Весна в Фиальте (Набоков) - страница 59

2

Я никогда не только не болел политикой, но едва ли когда-либо прочел хоть одну передовую статью, хоть один отчет партийного заседания. Социологические задачки никогда не занимали меня, и я до сих пор не могу вообразить себя участвующим в каком-нибудь заговоре или даже просто сидящим в накуренной комнате и обсуждающим с политически взволнованными, напряженно серьезными людьми методы борьбы в свете последних событий. До блага человечества мне дела нет, и я не только не верю в правоту какого-либо большинства, но вообще склонен пересмотреть вопрос, должно ли стремиться к тому, чтобы решительно все были полусыты и полуграмотны. Я знаю кроме того, что моей родине, ныне им порабощенной, предстоит в дальнем будущем множество других потрясений, не зависящих от каких-либо действий сегодняшнего правителя. И все-таки: убить его.

3

Когда боги, бывало, принимали земной образ и, в лиловатых одеждах, скромно и сильно ступая мускулистыми ногами в незапыленных еще плесницах, появлялись среди полевых работников или горных пастухов, их божественность нисколько не была этим умалена; напротив — в очаровании человечности, обвевающей их, было выразительнейшее обновление их неземной сущности. Но когда ограниченный, грубый, малообразованный человек, на первый взгляд третьеразрядный фанатик, а в действительности самодур, жестокий и мрачный пошляк с болезненным гонором — когда такой человек наряжается богом, то хочется перед богами извиниться. Напрасно меня бы стали уверять, что сам он вроде как ни при чем, что его возвысило и теперь держит на железобетонном престоле неумолимое развитие темных, зоологических, зоорландских идей, которыми прельстилась моя родина. Идея подбирает только топорище, человек волен топор доделать — и применить.

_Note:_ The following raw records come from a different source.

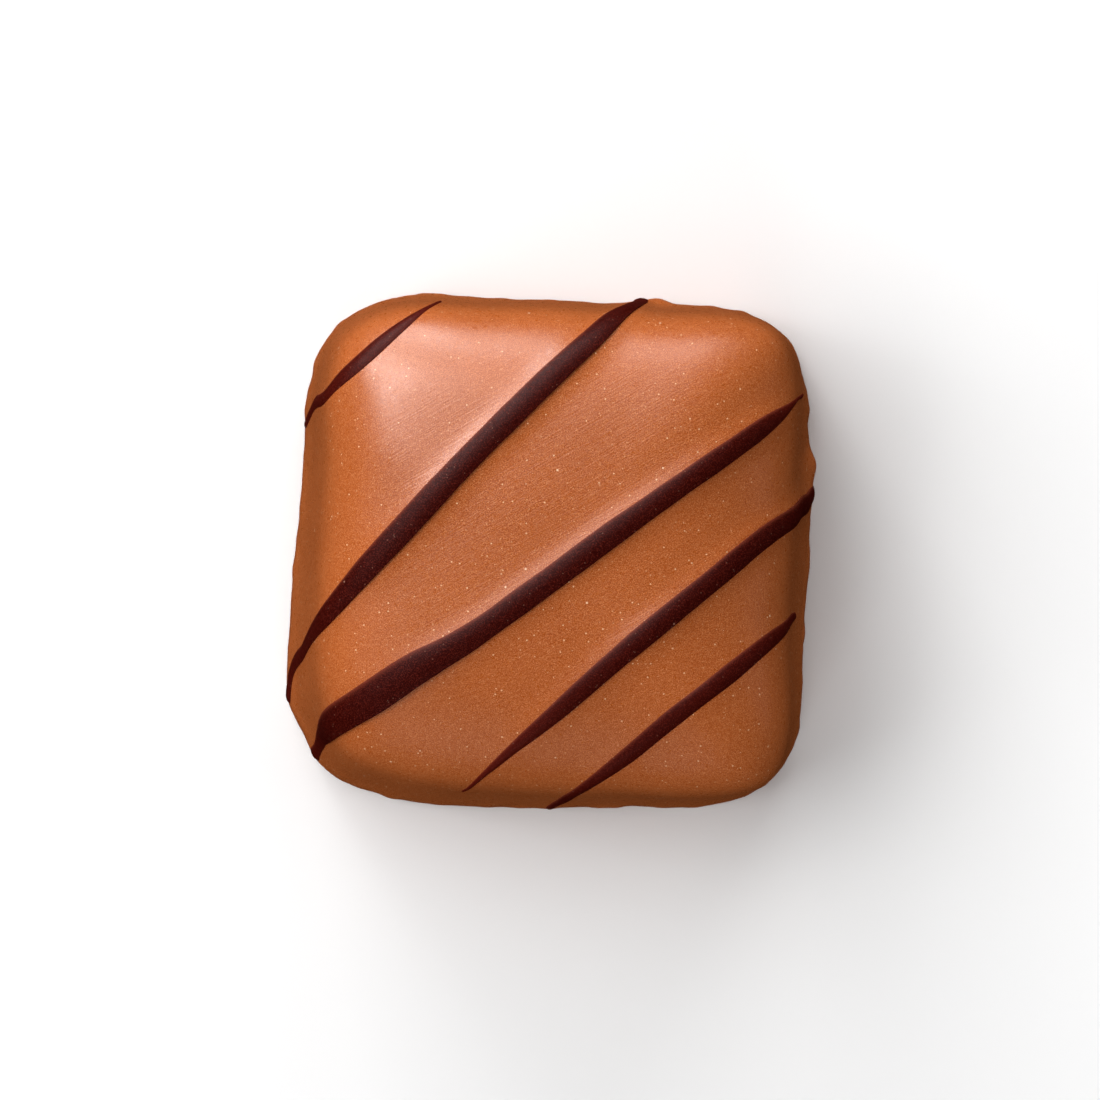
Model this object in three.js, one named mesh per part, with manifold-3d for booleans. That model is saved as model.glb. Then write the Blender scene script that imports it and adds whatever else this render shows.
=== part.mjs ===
// A brittle sweet coated in milk chocolate, with five lines of dark chocolate across it.
// Millimetres, +Z up. The origin is in the middle of the flat base, on the surface it rests on.
// It is uncut, so it is one solid: the coating and the lines that have set onto it.
import * as THREE from "three";
import { mergeVertices } from "three/addons/utils/BufferGeometryUtils.js";
import Module from "manifold-3d";

const wasm = await Module();
wasm.setup();

// Driving dimensions of the coated body
const TOP_HEIGHT = 15.9; // the middle of the top, under the lines
const HALF_WIDTH = 14.5; // from the middle to a side, at the foot
const FOOT_HEIGHT = 0.9; // the widest level, just above the base

// The foot seen from above, anticlockwise from the middle of the right side, eight points a side
const FOOT_OUTLINE = [
  [14.6, 0.0], [14.6, 4.2], [14.5, 8.0], [14.0, 10.8], [12.7, 12.7], [10.4, 13.7], [7.6, 14.0],
  [3.8, 14.1], [0.0, 14.3], [-3.8, 14.4], [-7.0, 14.6], [-10.0, 14.1], [-12.3, 12.6], [-13.4, 10.5],
  [-13.9, 7.8], [-14.0, 4.5], [-14.5, 0.0], [-14.8, -4.4], [-14.8, -8.0], [-14.0, -10.2],
  [-12.7, -12.3], [-10.4, -13.4], [-7.4, -14.1], [-3.8, -14.3], [0.0, -14.4], [4.0, -14.3],
  [7.6, -14.3], [10.6, -13.8], [12.6, -12.6], [13.8, -10.4], [14.2, -7.4], [14.3, -3.8],
];

// Round the foot in sixteen steps: how far the top of the wall leans in, and how wide the shoulder is
const WALL_LEAN = [1.4, 0.9, 0.4, 0.8, 0.8, 0.8, 0.8, 1.4, 1.8, 1.8, 1.4, 1.4, 1.2, 0.8, 0.3, 1.1];
const SHOULDER_WIDTH = [3.6, 2.8, 2.5, 2.6, 2.7, 3.2, 3.7, 2.6, 2.3, 2.6, 2.9, 3.3, 3.2, 3.8, 3.8, 3.7];

// Profile from the middle of the top to the base. Each control lies in from the foot by a share of
// the wall's lean, a share of the shoulder's width and a length of its own; the height comes last.
const PROFILE = [
  // Low dome, from just past the middle
  [0, 0, 18.5, 15.85], [0, 0, HALF_WIDTH, TOP_HEIGHT], [0, 0, 10.5, 15.85], [1, 1, 3.2, 15.5],
  // Shoulder
  [1, 1, 0.6, 14.8], [1, 0.5, 0, 13.5], [1, 0.1, 0, 12.0],
  // Wall
  [0.85, 0, 0, 10.0], [0.55, 0, 0, 6.0], [0.25, 0, 0, 2.8],
  // Rounded foot and flat base
  [0, 0, 0, FOOT_HEIGHT], [0, 0, 0.05, 0], [0, 0, 0.55, 0], [0, 0, 1.05, 0],
];

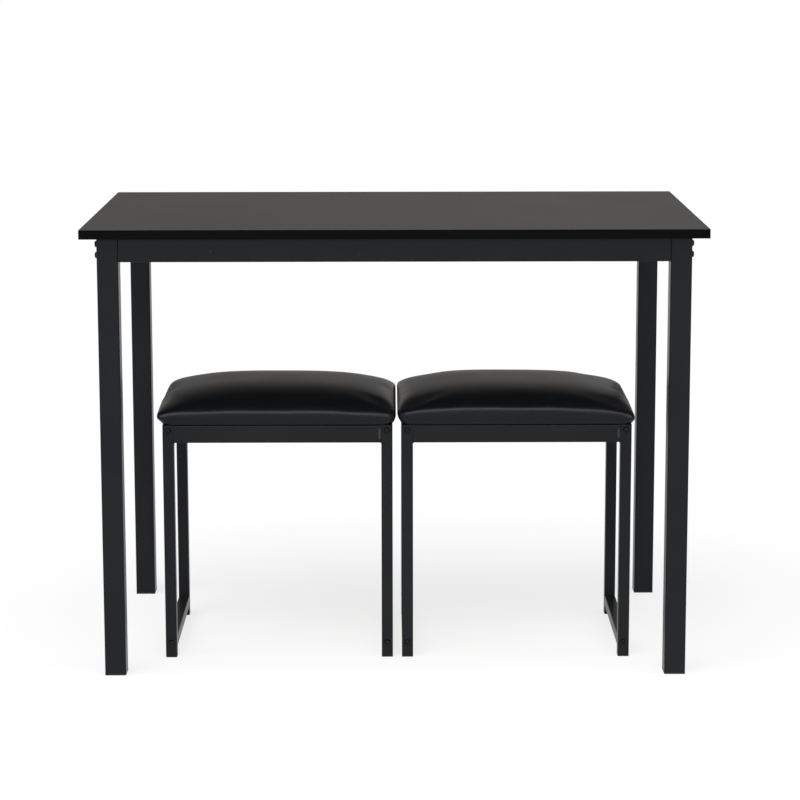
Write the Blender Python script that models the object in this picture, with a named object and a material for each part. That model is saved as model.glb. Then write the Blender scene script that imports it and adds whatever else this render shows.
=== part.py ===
"""A narrow dining table and the two padded stools that stand under it.

Metres, +Z up. The origin is on the floor under the middle of the table. +X runs along the table, and
-Y is the side that the stools are pulled out to.
"""

from collections import namedtuple
import math

import bmesh
import bpy
from mathutils import Matrix, Vector

# Shared by all joints: the space left between two faces that touch, and how far a cutter overruns.
TOUCH_GAP = 0.0003
CUT_OVERRUN = 0.002

# Table top
TABLE_HEIGHT = 0.750
TOP_LENGTH = 1.020
TOP_DEPTH = 0.600
TOP_THICKNESS = 0.015
TOP_EDGE_ROUND = 0.0008

# Table legs and rails
TABLE_LEG_SIDE = 0.035
TABLE_TUBE_WALL = 0.0012
TABLE_TUBE_ROUND = 0.002
LEG_INSET_ENDS = 0.026
LEG_INSET_FRONT = 0.0235
TABLE_RAIL_HEIGHT = 0.040
TABLE_RAIL_DEPTH = 0.020
TABLE_RAIL_SETBACK = 0.0008
TOP_SCREW_HOLE = 0.005
TOP_SCREW_ACCESS = 0.010
TOP_SCREW_FROM_END = 0.090
TOP_SCREWS_PER_RAIL = 3

# Table foot caps
TABLE_CAP_FLANGE = 0.003
TABLE_CAP_PLUG = 0.018
CAP_EDGE_ROUND = 0.0006

# Stool frames. A rail's front and back recess lie inside the front and back faces of its legs.
STOOL_WIDTH = 0.388
STOOL_DEPTH = 0.285
STOOL_FRAME_HEIGHT = 0.404
STOOL_TUBE_SIDE = 0.019
STOOL_TUBE_WALL = 0.001
STOOL_TUBE_ROUND = 0.0015
STOOL_RAIL_HEIGHT = 0.030
STOOL_RAIL_FRONT_RECESS = 0.0004
STOOL_RAIL_BACK_RECESS = 0.0036
STOOL_VENT_HOLE = 0.004
SEAT_SCREW_HOLE = 0.005
SEAT_SCREW_FROM_END = 0.043
SEAT_SCREWS_PER_RAIL = 2
STOOL_CAP_FLANGE = 0.002
STOOL_CAP_PLUG = 0.012
LOWER_RAIL_OVER_PLUG = 0.002

# Where the stools stand: the pair's middle along the table, and the space between their cushions
STOOL_PAIR_X = 0.004
STOOL_GAP = 0.0045
STOOL_FRONT_Y = -0.172

# Seats. The hem is the cushion's lowest outline, and the band is its side below its widest line.
SEAT_BOARD_THICKNESS = 0.012
CUSHION_OVERHANG = 0.0055
CUSHION_BAND = 0.020
CUSHION_CROWN = 0.036
CUSHION_CORNER = 0.016
CUSHION_HEM_ROUND = 0.0012
CUSHION_HEM_WALL = 0.0028

# Bolts, the space between the heads of a pair, and the plates in the rails' ends that take them
BOLT_DIAMETER = 0.006
BOLT_CLEARANCE = 0.0003
BOLT_HEAD_RIM = 0.00225
BOLT_HEAD_HEIGHT = 0.0033
BOLT_SOCKET = 0.004
BOLT_SOCKET_RIM = 0.0006
BOLT_SOCKET_DEPTH = 0.0018
BOLT_REACH = 0.008
BOLT_PAIR_GAP = 0.0075
BOLT_PLATE = 0.003

# Fineness of round shapes
HOLE_SIDES = 12
BOLT_SIDES = 12
BOLT_DOME_STEPS = 2
TUBE_CORNER_STEPS = 2
CUSHION_CORNER_STEPS = 4
CUSHION_SIDE_STEPS = 8
CUSHION_BAND_STEPS = 3

# The crown's shape: powers of its height's formula, and its rings' sizes as shares of the widest line
CROWN_PLAN_POWER = 2.7
CROWN_EDGE_POWER = 0.57
CROWN_RING_SHARES = (0.985, 0.95, 0.89, 0.80, 0.68, 0.52, 0.34, 0.17)

Tube = namedtuple("Tube", "height depth wall round")
TABLE_LEG = Tube(TABLE_LEG_SIDE, TABLE_LEG_SIDE, TABLE_TUBE_WALL, TABLE_TUBE_ROUND)
TABLE_RAIL = Tube(TABLE_RAIL_HEIGHT, TABLE_RAIL_DEPTH, TABLE_TUBE_WALL, TABLE_TUBE_ROUND)
STOOL_TUBE = Tube(STOOL_TUBE_SIDE, STOOL_TUBE_SIDE, STOOL_TUBE_WALL, STOOL_TUBE_ROUND)
STOOL_RAIL = Tube(
    STOOL_RAIL_HEIGHT,
    STOOL_TUBE_SIDE - STOOL_RAIL_FRONT_RECESS - STOOL_RAIL_BACK_RECESS,
    STOOL_TUBE_WALL,
    STOOL_TUBE_ROUND,
)

# Places that follow from the sizes
TABLE_SPAN_X = TOP_LENGTH - 2 * LEG_INSET_ENDS
TABLE_SPAN_Y = TOP_DEPTH - 2 * LEG_INSET_FRONT
TABLE_RAIL_TOP = TABLE_HEIGHT - TOP_THICKNESS - TOUCH_GAP
TABLE_RAIL_MID = TABLE_RAIL_TOP - TABLE_RAIL_HEIGHT / 2
LONG_RAIL_Y = TABLE_SPAN_Y / 2 - TABLE_RAIL_SETBACK - TABLE_RAIL_DEPTH / 2
TABLE_BOLT_RISE = (BOLT_DIAMETER + 2 * BOLT_HEAD_RIM + BOLT_PAIR_GAP) / 2
SIDE_RAIL_X = (STOOL_WIDTH - STOOL_TUBE_SIDE) / 2
SIDE_RAIL_LOW = STOOL_CAP_FLANGE + STOOL_CAP_PLUG + LOWER_RAIL_OVER_PLUG + STOOL_TUBE_SIDE / 2
SIDE_RAIL_HIGH = STOOL_FRAME_HEIGHT - STOOL_TUBE_SIDE / 2
SEAT_BOTTOM = STOOL_FRAME_HEIGHT + TOUCH_GAP
CUSHION_WIDTH = STOOL_WIDTH + 2 * CUSHION_OVERHANG
CUSHION_DEPTH = STOOL_DEPTH + 2 * CUSHION_OVERHANG
BOARD_INSET = CUSHION_OVERHANG + CUSHION_HEM_ROUND + CUSHION_HEM_WALL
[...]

Впрочем, повторяю: я плохо разбираюсь в том, что государству полезно, что вредно, и почему случается, что кровь с него сходит, как с гуся вода. Среди всех и всего меня занимает одна только личность. Это мой недуг, мое наваждение, и вместе с тем нечто как бы мне принадлежащее, мне одному отданное на суд. С ранних лет, а я уже не молод, зло в людях мне казалось особенно омерзительным, удушливо-невыносимым, требующим немедленного осмеяния и истребления, — между тем как добро в людях я едва замечал, настолько оно мне всегда представлялось состоянием нормальным, необходимым, чем-то данным и неотъемлемым, как, скажем, существование живого подразумевает способность дышать. С годами у меня развился тончайший нюх на дурное, но к добру я уже начал относиться несколько иначе, поняв, что обыкновенность его, обуславливавшая мое к нему невнимание, — обыкновенность такая необыкновенная, что вовсе не сказано, что найду его всегда под рукой, буде понадобится. Я прожил поэтому трудную, одинокую жизнь, в нужде, в меблированных комнатах, — однако, всегда у меня было рассеянное ощущение, что дом мой за углом, ждет меня, и что я войду в него, как только разделаюсь с тысячей мнимых дел, заполнявших мою жизнь. Боже мой, как я ненавидел тупость, квадратность, как бывал я несправедлив к доброму человеку, в котором подметил что-нибудь смешное, вроде скаредности или почтения к богатеньким. И вот теперь передо мной не просто слабый раствор зла, какой можно добыть из каждого человека, а зло крепчайшей силы, без примеси, громадный сосуд, полный до горла и запечатанный.